▶ _Work required_
Give the data again exactly, from its opening line through the line in which "few nut pieces" appears.

▶ _Data section_
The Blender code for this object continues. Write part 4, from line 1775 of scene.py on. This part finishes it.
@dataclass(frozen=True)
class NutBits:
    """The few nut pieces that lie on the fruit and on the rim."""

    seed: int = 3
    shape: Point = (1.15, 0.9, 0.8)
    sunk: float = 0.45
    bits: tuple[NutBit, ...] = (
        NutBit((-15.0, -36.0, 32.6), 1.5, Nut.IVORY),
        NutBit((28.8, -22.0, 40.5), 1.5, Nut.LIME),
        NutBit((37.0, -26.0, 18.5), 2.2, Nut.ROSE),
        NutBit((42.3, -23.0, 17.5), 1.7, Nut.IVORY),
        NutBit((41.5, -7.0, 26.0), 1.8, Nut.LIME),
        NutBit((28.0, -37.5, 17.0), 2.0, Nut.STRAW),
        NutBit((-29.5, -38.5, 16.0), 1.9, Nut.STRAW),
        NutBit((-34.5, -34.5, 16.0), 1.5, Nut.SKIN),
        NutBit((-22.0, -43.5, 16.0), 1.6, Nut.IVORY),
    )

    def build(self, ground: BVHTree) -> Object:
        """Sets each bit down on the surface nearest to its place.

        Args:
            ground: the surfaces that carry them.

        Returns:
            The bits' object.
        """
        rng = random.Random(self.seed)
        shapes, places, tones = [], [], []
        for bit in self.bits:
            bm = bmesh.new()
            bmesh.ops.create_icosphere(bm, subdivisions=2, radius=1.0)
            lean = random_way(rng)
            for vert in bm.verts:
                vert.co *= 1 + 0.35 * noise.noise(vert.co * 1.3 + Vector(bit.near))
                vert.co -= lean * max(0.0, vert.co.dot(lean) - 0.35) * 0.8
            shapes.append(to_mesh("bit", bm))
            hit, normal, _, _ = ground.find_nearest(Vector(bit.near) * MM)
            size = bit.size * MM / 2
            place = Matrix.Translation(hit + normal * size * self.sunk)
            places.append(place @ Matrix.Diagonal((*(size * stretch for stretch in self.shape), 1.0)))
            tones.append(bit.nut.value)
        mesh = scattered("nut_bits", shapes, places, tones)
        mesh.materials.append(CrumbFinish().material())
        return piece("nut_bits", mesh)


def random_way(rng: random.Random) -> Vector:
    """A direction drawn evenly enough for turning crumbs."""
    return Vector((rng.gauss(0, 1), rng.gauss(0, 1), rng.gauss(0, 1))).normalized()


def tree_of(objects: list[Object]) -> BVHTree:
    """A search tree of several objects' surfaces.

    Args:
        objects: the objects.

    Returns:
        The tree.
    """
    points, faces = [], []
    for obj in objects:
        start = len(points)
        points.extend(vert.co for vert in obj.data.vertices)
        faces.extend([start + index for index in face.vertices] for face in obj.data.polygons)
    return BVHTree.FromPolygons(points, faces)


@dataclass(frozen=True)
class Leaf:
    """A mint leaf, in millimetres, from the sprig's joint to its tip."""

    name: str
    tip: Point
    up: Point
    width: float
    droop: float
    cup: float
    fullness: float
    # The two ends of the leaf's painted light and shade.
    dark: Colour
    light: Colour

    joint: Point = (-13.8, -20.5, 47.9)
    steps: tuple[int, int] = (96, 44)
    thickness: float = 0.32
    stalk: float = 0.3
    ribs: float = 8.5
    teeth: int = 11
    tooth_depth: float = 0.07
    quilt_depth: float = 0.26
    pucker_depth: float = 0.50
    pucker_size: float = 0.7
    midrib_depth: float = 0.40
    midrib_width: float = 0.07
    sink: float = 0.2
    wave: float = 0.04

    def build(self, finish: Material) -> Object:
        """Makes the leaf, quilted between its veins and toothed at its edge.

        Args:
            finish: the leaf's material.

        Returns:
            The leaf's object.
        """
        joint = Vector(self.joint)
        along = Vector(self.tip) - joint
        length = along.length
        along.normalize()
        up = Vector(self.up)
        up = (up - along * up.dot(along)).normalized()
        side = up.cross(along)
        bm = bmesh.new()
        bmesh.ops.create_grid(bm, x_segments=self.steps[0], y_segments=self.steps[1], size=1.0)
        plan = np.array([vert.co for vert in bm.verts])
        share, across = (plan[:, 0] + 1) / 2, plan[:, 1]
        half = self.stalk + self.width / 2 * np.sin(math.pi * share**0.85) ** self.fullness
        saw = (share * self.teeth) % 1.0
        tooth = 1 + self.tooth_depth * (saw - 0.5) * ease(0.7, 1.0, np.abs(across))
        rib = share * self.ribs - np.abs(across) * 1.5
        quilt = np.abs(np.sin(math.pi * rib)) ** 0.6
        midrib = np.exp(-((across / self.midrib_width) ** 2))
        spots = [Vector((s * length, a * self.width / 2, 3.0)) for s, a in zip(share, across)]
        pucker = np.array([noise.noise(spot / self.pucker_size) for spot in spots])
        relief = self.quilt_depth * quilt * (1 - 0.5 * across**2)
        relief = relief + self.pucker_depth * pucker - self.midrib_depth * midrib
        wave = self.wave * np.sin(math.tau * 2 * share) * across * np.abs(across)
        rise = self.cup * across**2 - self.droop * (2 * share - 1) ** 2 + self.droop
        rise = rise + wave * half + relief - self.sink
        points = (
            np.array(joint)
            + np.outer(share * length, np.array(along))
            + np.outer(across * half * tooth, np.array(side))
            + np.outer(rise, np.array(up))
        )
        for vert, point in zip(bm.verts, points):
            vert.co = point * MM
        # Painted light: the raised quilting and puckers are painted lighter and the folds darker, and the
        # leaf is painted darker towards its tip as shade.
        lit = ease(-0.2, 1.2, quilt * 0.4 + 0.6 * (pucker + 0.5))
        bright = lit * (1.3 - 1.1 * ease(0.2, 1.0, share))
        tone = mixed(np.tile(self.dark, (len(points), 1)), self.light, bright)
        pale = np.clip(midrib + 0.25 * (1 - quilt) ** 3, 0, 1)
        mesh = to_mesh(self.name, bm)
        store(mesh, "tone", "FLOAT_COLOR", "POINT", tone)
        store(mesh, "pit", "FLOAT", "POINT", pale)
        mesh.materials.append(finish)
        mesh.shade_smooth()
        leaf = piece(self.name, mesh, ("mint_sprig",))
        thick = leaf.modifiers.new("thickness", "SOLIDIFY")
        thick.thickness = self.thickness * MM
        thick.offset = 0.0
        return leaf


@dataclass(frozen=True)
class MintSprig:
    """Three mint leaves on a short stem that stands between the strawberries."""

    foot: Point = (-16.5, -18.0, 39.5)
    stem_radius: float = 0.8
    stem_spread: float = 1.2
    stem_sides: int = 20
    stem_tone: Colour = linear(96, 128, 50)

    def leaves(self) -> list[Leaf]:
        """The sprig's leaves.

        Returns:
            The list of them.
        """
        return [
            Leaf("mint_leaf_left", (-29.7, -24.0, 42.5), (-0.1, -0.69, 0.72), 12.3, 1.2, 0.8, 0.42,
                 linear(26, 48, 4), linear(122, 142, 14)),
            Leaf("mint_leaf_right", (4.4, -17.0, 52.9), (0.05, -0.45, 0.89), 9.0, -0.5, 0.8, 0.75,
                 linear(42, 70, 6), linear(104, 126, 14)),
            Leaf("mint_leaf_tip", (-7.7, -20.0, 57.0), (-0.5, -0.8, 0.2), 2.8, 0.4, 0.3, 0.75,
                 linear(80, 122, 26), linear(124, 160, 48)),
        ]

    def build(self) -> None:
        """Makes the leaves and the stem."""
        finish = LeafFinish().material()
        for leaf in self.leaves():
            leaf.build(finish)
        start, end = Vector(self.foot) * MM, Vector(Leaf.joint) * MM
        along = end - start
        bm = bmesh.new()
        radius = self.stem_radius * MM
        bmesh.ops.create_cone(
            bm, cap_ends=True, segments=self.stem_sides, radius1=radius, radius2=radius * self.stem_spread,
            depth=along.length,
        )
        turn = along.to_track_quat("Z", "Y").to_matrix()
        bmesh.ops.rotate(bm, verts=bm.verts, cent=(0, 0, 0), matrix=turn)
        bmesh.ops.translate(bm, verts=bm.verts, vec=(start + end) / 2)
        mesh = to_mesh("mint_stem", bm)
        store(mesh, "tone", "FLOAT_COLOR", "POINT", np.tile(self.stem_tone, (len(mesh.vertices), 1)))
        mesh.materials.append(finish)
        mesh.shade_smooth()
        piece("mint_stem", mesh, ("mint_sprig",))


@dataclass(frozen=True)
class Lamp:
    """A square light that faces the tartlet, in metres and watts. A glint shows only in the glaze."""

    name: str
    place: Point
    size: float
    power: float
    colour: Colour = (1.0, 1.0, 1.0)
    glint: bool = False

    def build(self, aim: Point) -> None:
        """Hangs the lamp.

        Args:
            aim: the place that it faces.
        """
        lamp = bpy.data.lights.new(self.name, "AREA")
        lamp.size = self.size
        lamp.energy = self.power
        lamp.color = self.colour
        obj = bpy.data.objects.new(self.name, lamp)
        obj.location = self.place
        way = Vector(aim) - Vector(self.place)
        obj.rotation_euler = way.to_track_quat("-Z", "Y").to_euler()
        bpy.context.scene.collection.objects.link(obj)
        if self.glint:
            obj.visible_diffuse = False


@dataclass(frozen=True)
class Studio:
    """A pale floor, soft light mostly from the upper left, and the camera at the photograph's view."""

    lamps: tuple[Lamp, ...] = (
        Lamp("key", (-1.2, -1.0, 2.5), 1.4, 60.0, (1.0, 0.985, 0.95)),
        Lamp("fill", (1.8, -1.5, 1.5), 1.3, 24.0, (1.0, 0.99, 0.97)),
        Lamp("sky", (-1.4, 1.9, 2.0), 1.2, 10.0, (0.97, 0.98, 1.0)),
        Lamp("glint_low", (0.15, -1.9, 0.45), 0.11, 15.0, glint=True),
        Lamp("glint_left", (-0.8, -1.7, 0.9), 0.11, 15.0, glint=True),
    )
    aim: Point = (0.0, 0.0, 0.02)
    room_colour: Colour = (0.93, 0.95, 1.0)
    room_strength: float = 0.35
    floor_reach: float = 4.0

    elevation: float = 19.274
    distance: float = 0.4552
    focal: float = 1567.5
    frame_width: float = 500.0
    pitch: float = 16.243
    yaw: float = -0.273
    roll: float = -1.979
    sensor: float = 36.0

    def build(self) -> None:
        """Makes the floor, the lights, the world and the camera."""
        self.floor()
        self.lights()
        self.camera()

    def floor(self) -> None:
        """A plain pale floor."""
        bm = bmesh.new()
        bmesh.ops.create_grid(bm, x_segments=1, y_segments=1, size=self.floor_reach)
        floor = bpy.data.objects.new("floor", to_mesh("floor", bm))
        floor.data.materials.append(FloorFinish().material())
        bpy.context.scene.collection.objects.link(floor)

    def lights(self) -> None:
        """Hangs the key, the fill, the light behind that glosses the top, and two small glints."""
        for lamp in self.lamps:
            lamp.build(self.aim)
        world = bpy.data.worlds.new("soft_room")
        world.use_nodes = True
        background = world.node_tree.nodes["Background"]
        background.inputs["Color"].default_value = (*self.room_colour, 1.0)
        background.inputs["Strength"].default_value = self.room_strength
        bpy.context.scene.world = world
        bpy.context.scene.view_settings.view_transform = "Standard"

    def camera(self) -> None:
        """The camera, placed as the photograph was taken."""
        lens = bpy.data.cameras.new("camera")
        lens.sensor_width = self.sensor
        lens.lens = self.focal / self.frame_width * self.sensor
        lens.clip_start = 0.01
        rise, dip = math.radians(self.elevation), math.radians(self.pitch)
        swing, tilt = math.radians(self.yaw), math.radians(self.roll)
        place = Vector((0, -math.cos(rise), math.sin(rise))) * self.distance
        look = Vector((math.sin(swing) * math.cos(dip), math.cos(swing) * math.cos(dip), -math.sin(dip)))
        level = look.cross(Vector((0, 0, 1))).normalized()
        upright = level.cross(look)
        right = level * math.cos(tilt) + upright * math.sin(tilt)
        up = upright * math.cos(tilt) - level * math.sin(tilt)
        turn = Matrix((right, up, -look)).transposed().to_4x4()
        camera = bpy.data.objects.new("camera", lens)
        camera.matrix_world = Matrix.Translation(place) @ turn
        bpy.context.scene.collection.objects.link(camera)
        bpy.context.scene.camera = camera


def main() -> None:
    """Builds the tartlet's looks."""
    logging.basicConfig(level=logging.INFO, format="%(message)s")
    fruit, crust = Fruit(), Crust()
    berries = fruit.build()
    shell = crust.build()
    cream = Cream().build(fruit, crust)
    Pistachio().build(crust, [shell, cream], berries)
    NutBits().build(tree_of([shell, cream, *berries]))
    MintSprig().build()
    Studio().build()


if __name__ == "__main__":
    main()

▶ _Problem solution_
The Blender code for this object continues. Write part 4, from line 1775 of scene.py on. This part finishes it.
@dataclass(frozen=True)
class NutBits:
    """The few nut pieces that lie on the fruit and on the rim."""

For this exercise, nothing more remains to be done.